↓↓↓

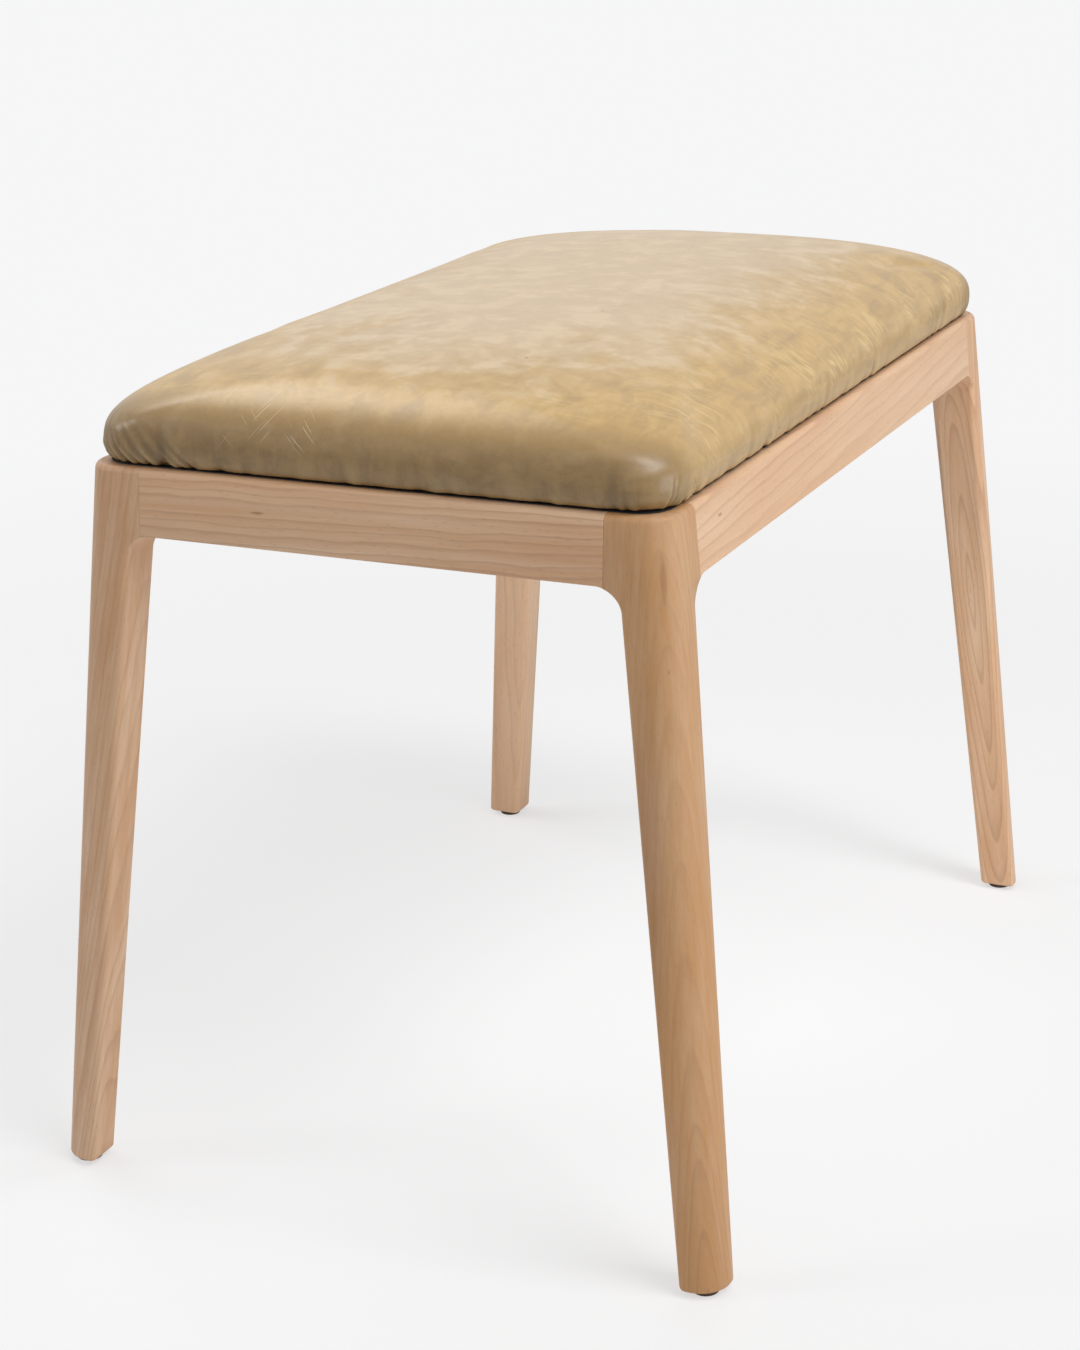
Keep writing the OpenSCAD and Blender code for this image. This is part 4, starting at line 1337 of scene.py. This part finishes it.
    # Painted shadow: the underside and the lowest millimetre or so of the side turn near black, for the shadow in the
    # gap over the frame.
    edge = ramp(tree, calc(tree, "MULTIPLY", height, 10.0), [(0.10, 1.0), (0.26, 0.0)])
    colour = blend_colours(tree, edge, colour, LEATHER_GAP_SHADOW)
    tree.links.new(colour, shader.inputs["Base Color"])

    rough = calc(tree, "ADD", calc(tree, "MULTIPLY", grain, 0.10), calc(tree, "MULTIPLY", patch, 0.14))
    rough = calc(tree, "ADD", rough, calc(tree, "MULTIPLY", wisp, 0.08))
    tree.links.new(calc(tree, "ADD", rough, 0.22), shader.inputs["Roughness"])
    shader.inputs["Specular IOR Level"].default_value = 0.62
    relief = calc(tree, "ADD", calc(tree, "MULTIPLY", pores, 0.5), calc(tree, "MULTIPLY", grain, 0.5))
    relief = calc(tree, "SUBTRACT", relief, calc(tree, "MULTIPLY", wisp, 0.25))
    bump = put(tree, "Bump", Strength=0.16, Distance=0.0003, Height=relief)
    tree.links.new(bump.outputs[0], shader.inputs["Normal"])
    return material


# %% Foam
def foam():
    """Cream foam with open cells, seen only where the board would be."""
    material, tree, shader = new_material("cream_foam")
    place = put(tree, "TexCoord").outputs["Object"]
    cells = put(tree, "TexVoronoi", Vector=place, Scale=1100.0).outputs["Distance"]
    colour = blend_colours(tree, cells, shade(206, 194, 150), shade(240, 230, 192))
    tree.links.new(colour, shader.inputs["Base Color"])
    tree.links.new(calc(tree, "SUBTRACT", 0.98, calc(tree, "MULTIPLY", cells, 0.1)), shader.inputs["Roughness"])
    bump = put(tree, "Bump", Strength=0.5, Distance=0.0005, Height=cells)
    tree.links.new(bump.outputs[0], shader.inputs["Normal"])
    return material


clothe(pad, leather(), "leather", "leather_cover", "foam_pad")
pad.data.materials.append(foam())
recess_top = PAD_Z + LEATHER_T + BOARD_T
inner_pad = (HALF_W - BOARD_INSET + 0.001, HALF_L - BOARD_INSET + 0.001, BOARD_CORNER_R)
for face in pad.data.polygons:
    c = face.center
    if PAD_Z + LEATHER_T + TOUCH < c.z < recess_top + 0.001 and inside_outline(c, inner_pad):
        face.material_index = 1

↑↑↑

Set task » Repeat the listing above without any change.

Task response »
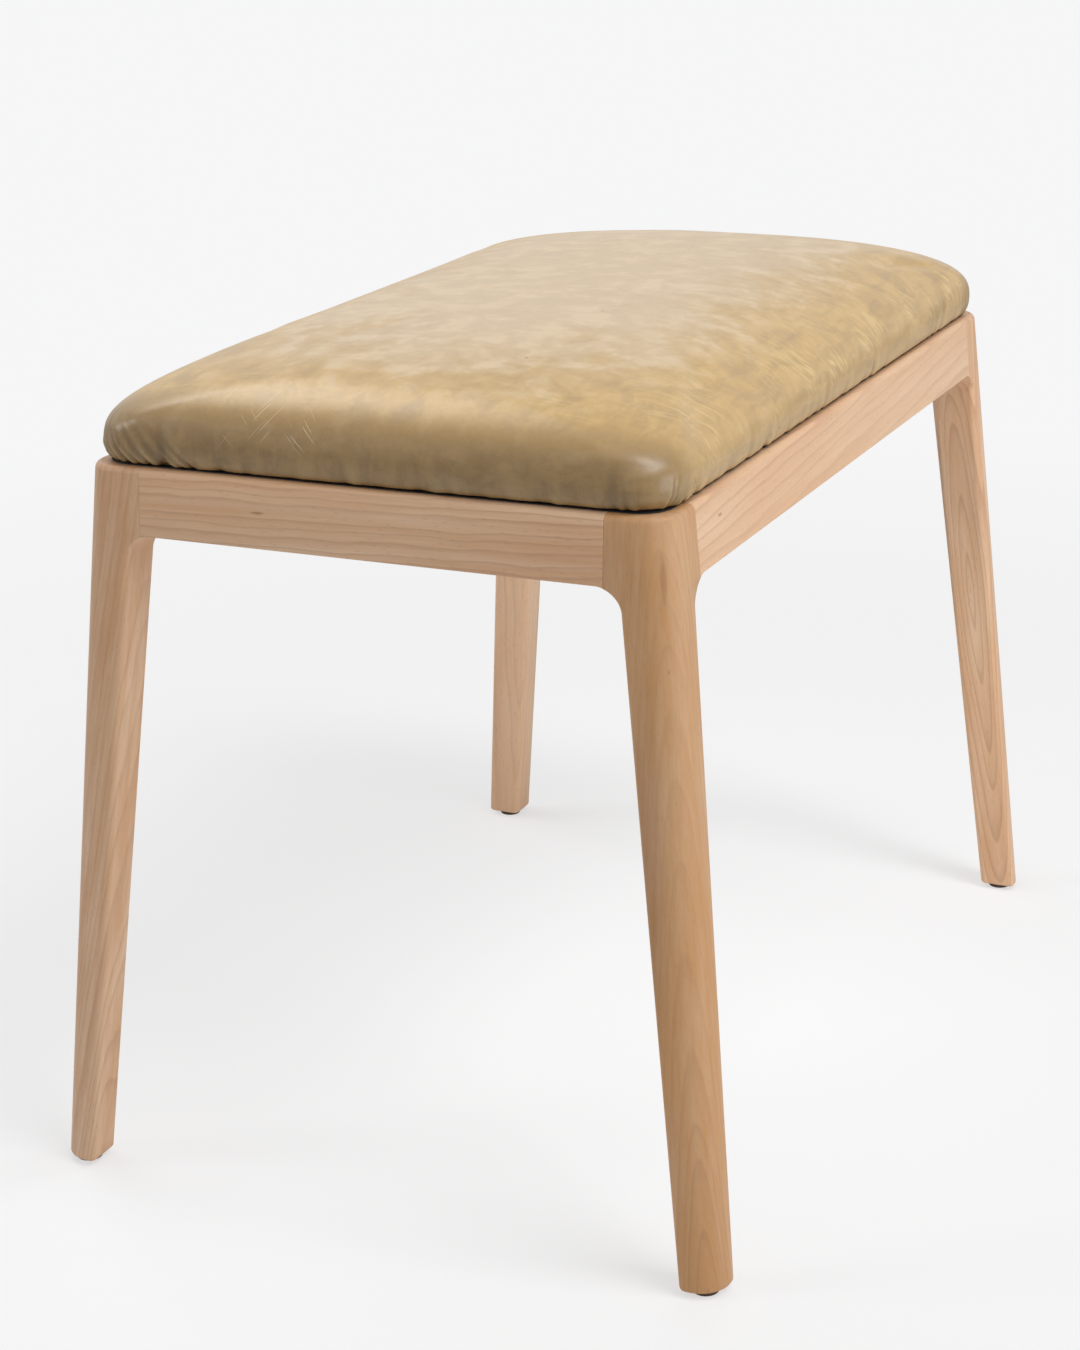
Keep writing the OpenSCAD and Blender code for this image. This is part 4, starting at line 1337 of scene.py. This part finishes it.
    # Painted shadow: the underside and the lowest millimetre or so of the side turn near black, for the shadow in the
    # gap over the frame.
    edge = ramp(tree, calc(tree, "MULTIPLY", height, 10.0), [(0.10, 1.0), (0.26, 0.0)])
    colour = blend_colours(tree, edge, colour, LEATHER_GAP_SHADOW)
    tree.links.new(colour, shader.inputs["Base Color"])

    rough = calc(tree, "ADD", calc(tree, "MULTIPLY", grain, 0.10), calc(tree, "MULTIPLY", patch, 0.14))
    rough = calc(tree, "ADD", rough, calc(tree, "MULTIPLY", wisp, 0.08))
    tree.links.new(calc(tree, "ADD", rough, 0.22), shader.inputs["Roughness"])
    shader.inputs["Specular IOR Level"].default_value = 0.62
    relief = calc(tree, "ADD", calc(tree, "MULTIPLY", pores, 0.5), calc(tree, "MULTIPLY", grain, 0.5))
    relief = calc(tree, "SUBTRACT", relief, calc(tree, "MULTIPLY", wisp, 0.25))
    bump = put(tree, "Bump", Strength=0.16, Distance=0.0003, Height=relief)
    tree.links.new(bump.outputs[0], shader.inputs["Normal"])
    return material


# %% Foam
def foam():
    """Cream foam with open cells, seen only where the board would be."""
    material, tree, shader = new_material("cream_foam")
    place = put(tree, "TexCoord").outputs["Object"]
    cells = put(tree, "TexVoronoi", Vector=place, Scale=1100.0).outputs["Distance"]
    colour = blend_colours(tree, cells, shade(206, 194, 150), shade(240, 230, 192))
    tree.links.new(colour, shader.inputs["Base Color"])
    tree.links.new(calc(tree, "SUBTRACT", 0.98, calc(tree, "MULTIPLY", cells, 0.1)), shader.inputs["Roughness"])
    bump = put(tree, "Bump", Strength=0.5, Distance=0.0005, Height=cells)
    tree.links.new(bump.outputs[0], shader.inputs["Normal"])
    return material


clothe(pad, leather(), "leather", "leather_cover", "foam_pad")
pad.data.materials.append(foam())
recess_top = PAD_Z + LEATHER_T + BOARD_T
inner_pad = (HALF_W - BOARD_INSET + 0.001, HALF_L - BOARD_INSET + 0.001, BOARD_CORNER_R)
for face in pad.data.polygons:
    c = face.center
    if PAD_Z + LEATHER_T + TOUCH < c.z < recess_top + 0.001 and inside_outline(c, inner_pad):
        face.material_index = 1